Um restaurante ficava a poucas quadras do Senado. Um café se situava no distrito diplomático, e a sorveteria ficava próxima ao Panteão.
Esses estabelecimentos comerciais pareciam normais, até que uma operação policial promovida em Roma as expôs como fachadas para a lavagem de dinheiro de organizações mafiosas do sul da Itália. Em janeiro e fevereiro, autoridades italianas apreenderam propriedades e outros bens de mafiosos no valor de 51 milhões (cerca de US$ 70 mi) em Roma, propiciando um vislumbre dos interesses comerciais legais da capital controlados por clãs do sul.
A repressão em Roma expôs apenas um cantinho pequeno de algo que as autoridades descrevem como uma economia mafiosa que se dissemina rapidamente pela Europa. Numa era de austeridade, com a Itália endividada e lutando para se recuperar, grupos do crime organizado têm pilhas de dinheiro disponível. Eles vêm aproveitando a crise econômica para acelerar a infiltração de negócios legítimos em locais fora de seus redutos no sul da Itália e agora controlam interesses comerciais em Roma e Milão, além da França, Alemanha, Holanda, Escócia, Espanha e outros países.

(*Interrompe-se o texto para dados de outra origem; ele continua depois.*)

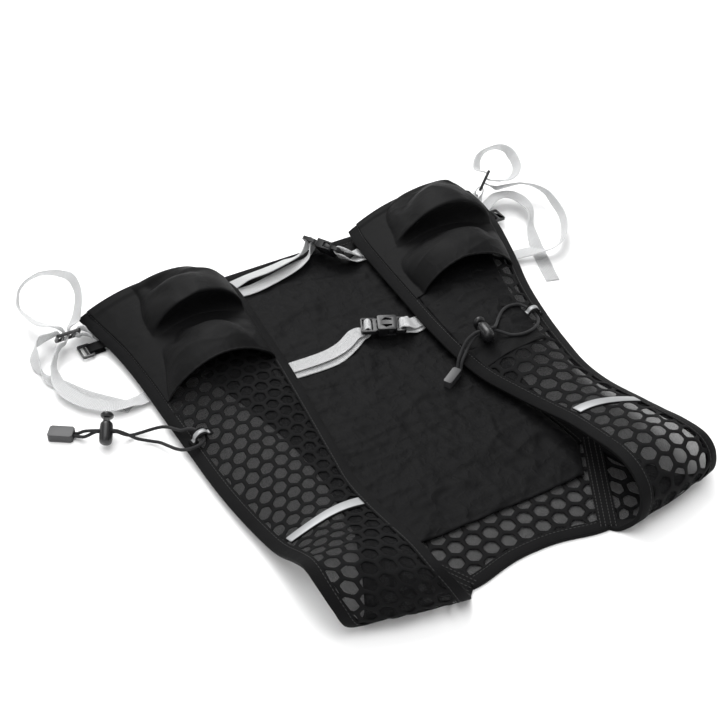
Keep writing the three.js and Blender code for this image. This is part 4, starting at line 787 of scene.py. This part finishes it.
def pucker(along, seed):
    """How far sewing pulls a tape in and out along its length, -1 to 1."""
    return np.array([noise.noise((at / 0.012, seed, 0)) + 0.5 * noise.noise((at / 0.004, seed, 5))
                     for at in along])


def flat_binding(name, node, edge, inward, seed):
    """A binding round an edge of the back panel. edge is (x, y) rows, inward the direction into the panel.

    Gives its line of stitches.
    """
    bulge = 1 + 0.06 * pucker(lengths_along(edge), seed)
    rings = [[(px + nx * a, py + ny * a, edge_height + b * (swell if b > 0 else 1)) for a, b in tape_outline]
             for (px, py), (nx, ny), swell in zip(edge, inward, bulge)]
    finished(lofted(name, rings), node, material=binding_tape)
    return [(px + nx * sewn_in, py + ny * sewn_in, edge_height + sewn_height)
            for (px, py), (nx, ny) in zip(edge, inward)]


sewn_lines = []
neck_end = neck_corner[0] + 0.001
xs = np.linspace(-neck_end, neck_end, 90)
slope = np.gradient(neck_y(xs), xs)
size = np.hypot(1, slope)
sewn_lines.append(flat_binding("neck_tape", "neck_binding", np.stack([xs, neck_y(xs)], -1),
                               np.stack([-slope / size, 1 / size], -1), 1.5))
xs = np.linspace(1, -1, 130) * float(back_half_width([back_waist])[0])
sewn_lines.append(flat_binding("waist_tape", "waist_binding", np.stack([xs, np.full_like(xs, back_waist)], -1),
                               np.tile((0, -1), (len(xs), 1)), 2.5))
ys = np.linspace(seam_corner[1] - 0.001, back_waist - binding_width - 0.0015, 160)
slope = np.gradient(back_half_width(ys), ys)
size = np.hypot(1, slope)
for side, sign in (("right", 1), ("left", -1)):
    sewn_lines.append(flat_binding(
        f"armhole_tape_{side}", f"armhole_binding_{side}", np.stack([sign * back_half_width(ys), ys], -1),
        np.stack([-sign / size, slope / size], -1), 3.5 + sign))
stitched("back_stitches", sewn_lines)

# Front panels
# Two long panels of the same hexagon mesh. Each is sewn to the back at a shoulder seam, folds over at
# the shoulder and lies on top, arched across, down to the waist. Rows are sections from the inner edge to
# the outer: x as shares of the half span, y of the half length, z of the shoulder's height, and a crown.

shoulder_lift = 0.04
panel_crown = 0.018
seam_height = edge_height / shoulder_lift
front_pitch = {"right": 0.0145, "left": 0.0126}  # of the hexagons: the cloth isn't stretched alike
seam_row = (neck_corner[0] / half_span + 0.008, neck_corner[1] / half_length, seam_height,
            seam_corner[0] / half_span + 0.008, seam_corner[1] / half_length - 0.004, seam_height, 0)
front_rows = {
    "right": np.array([
        seam_row,
        (0.32, -0.975, seam_height, 0.62, -0.74, seam_height, 0), (0.34, -0.992, 0.1, 0.705, -0.885, 0.09, 0),
        (0.378, -1.018, 0.35, 0.79, -0.94, 0.28, 0.1), (0.405, -0.998, 0.7, 0.82, -0.92, 0.56, 0.2),
        (0.42, -0.925, 0.92, 0.824, -0.86, 0.73, 0.25), (0.427, -0.825, 0.95, 0.815, -0.765, 0.7, 0.3),
        (0.427, -0.7, 0.82, 0.805, -0.65, 0.55, 0.35), (0.427, -0.55, 0.62, 0.79, -0.52, 0.4, 0.4),
        (0.416, -0.4, 0.38, 0.763, -0.38, 0.3, 0.45), (0.376, -0.26, 0.3, 0.746, -0.25, 0.3, 0.5),
        (0.334, -0.11, 0.25, 0.762, -0.1, 0.3, 0.55), (0.316, 0.06, 0.24, 0.79, 0.06, 0.3, 0.6),
        (0.314, 0.27, 0.24, 0.843, 0.27, 0.3, 0.65), (0.324, 0.49, 0.24, 0.92, 0.48, 0.3, 0.72),
        (0.335, 0.71, 0.24, 0.988, 0.69, 0.3, 0.85), (0.346, 0.88, 0.25, 1.02, 0.86, 0.3, 0.95),
        (0.368, 0.985, 0.26, 1.016, 0.98, 0.34, 1)]),
    "left": np.array([
        seam_row,
        (0.32, -0.975, seam_height, 0.615, -0.74, seam_height, 0), (0.338, -0.992, 0.1, 0.708, -0.9, 0.09, 0),
        (0.365, -1.024, 0.33, 0.795, -0.925, 0.26, 0.1), (0.403, -1.008, 0.64, 0.83, -0.9, 0.58, 0.15),
        (0.435, -0.95, 0.84, 0.85, -0.83, 0.84, 0.2), (0.443, -0.84, 0.85, 0.857, -0.755, 0.93, 0.25),
        (0.443, -0.7, 0.7, 0.855, -0.67, 0.7, 0.3), (0.434, -0.53, 0.47, 0.862, -0.56, 0.38, 0.35),
        (0.426, -0.37, 0.32, 0.872, -0.44, 0.24, 0.4), (0.402, -0.21, 0.27, 0.887, -0.29, 0.19, 0.45),
        (0.378, -0.05, 0.24, 0.897, -0.12, 0.17, 0.5), (0.355, 0.12, 0.24, 0.9, 0.07, 0.17, 0.58),
        (0.33, 0.32, 0.24, 0.903, 0.29, 0.17, 0.66), (0.312, 0.52, 0.24, 0.905, 0.5, 0.17, 0.75),
        (0.294, 0.72, 0.24, 0.918, 0.7, 0.18, 0.86), (0.29, 0.87, 0.24, 0.947, 0.86, 0.21, 0.95),
        (0.32, 0.96, 0.25, 0.973, 0.985, 0.25, 1)]),
}
row_scale = np.array([half_span, half_length, shoulder_lift] * 2)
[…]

"As máfias vêm tendo muita liquidez nos últimos 20 anos", afirmou Michele Prestipino, o promotor responsável pela repressão em Roma. "Isso é um problema hoje. Elas têm dinheiro demais, não conseguem investir tudo. É o oposto do que acontece com empreendedores legítimos."
Especialistas dizem que além dos grupos mafiosos italianos, outras organizações criminosas, incluindo algumas da Albânia, China e Rússia, estão penetrando em setores econômicos legítimos na Europa. A Confesercenti, uma das maiores associações comerciais da Itália, estima que o crime organizado movimenta cerca de 130 bilhões (US$ 180 bilhões) anualmente, algo como 7% do PIB italiano.
"Algumas investigações indicaram que o fluxo de dinheiro é tão conspícuo que, em vez de ser contado, o dinheiro é pesado em balanças", disse David Ellero, da polícia europeia Europol.
Acredita-se que a família mais rica do crime organizado seja a Ndrangheta, um grupo da região da Calábria que controla boa parte do comércio de cocaína na Europa. Analistas dizem que a Ndrangheta é ativa no Reino Unido, França, Alemanha, Espanha e Suíça. As outras organizações principais são a Camorra, os clãs sediados na região de Nápoles, que são especialmente poderosos no sul da Espanha; e a Cosa Nostra, as famílias mafiosas sicilianas que atuam em toda a Europa.
Um relatório apresentado recentemente a representantes da União Europeia concluiu que as máfias estão presente em quase todos os setores: hotéis, boates, setor imobiliário, jogos de azar, construção, vendas de gasolina no varejo, setor atacadista de roupas e joias, processamento de alimentos, saúde, energia renovável e outras áreas.
"Elas têm preferências específicas por determinados setores", explicou Michele Riccardi, pesquisador do instituto Transcrime, de Milão, que compilou o estudo. "São os setores que parecem ser mais vulneráveis e menos regulamentados."
A revista alemã "Der Spiegel" noticiou em abril um julgamento em Colônia em que investigadores acusam mafiosos ligados à Cosa Nostra de fraudar milhões de euros do Estado, emitindo faturas falsas de empresas de construção que atuam como fachadas.
A revista citou uma revisão confidencial feita pelo Escritório da Polícia Criminal Federal que concluiu que a Camorra vende bens de consumo falsificados e a Ndrangheta está vendendo azeite de oliva e outros produtos alimentícios adulterados. Ainda segundo o documento, mafiosos controlam pelo menos 300 pizzarias na Alemanha e estão usando essas empresas para ingressar na economia legítima.
A consciência do problema está começando a crescer. Em fevereiro as autoridades italianas e alemãs lançaram uma operação conjunta contra a Cosa Nostra e prenderam mais de uma dúzia de suspeitos acusados de roubar milhões de euros em subsídios agrícolas da União Europeia.
A operação de repressão recente em Roma revelou como grupos do crime organizado estão investindo diretamente em empresas. Entre os 23 restaurantes tomados em janeiro estava o Pizza Ciro, que faz parte de uma rede.
"O objetivo [das máfias] não é que haja dinheiro no caixa no final do dia", disse Enrico Fontana, do Libera, grupo que reúne associações de combate às máfias. "É a lavagem de dinheiro".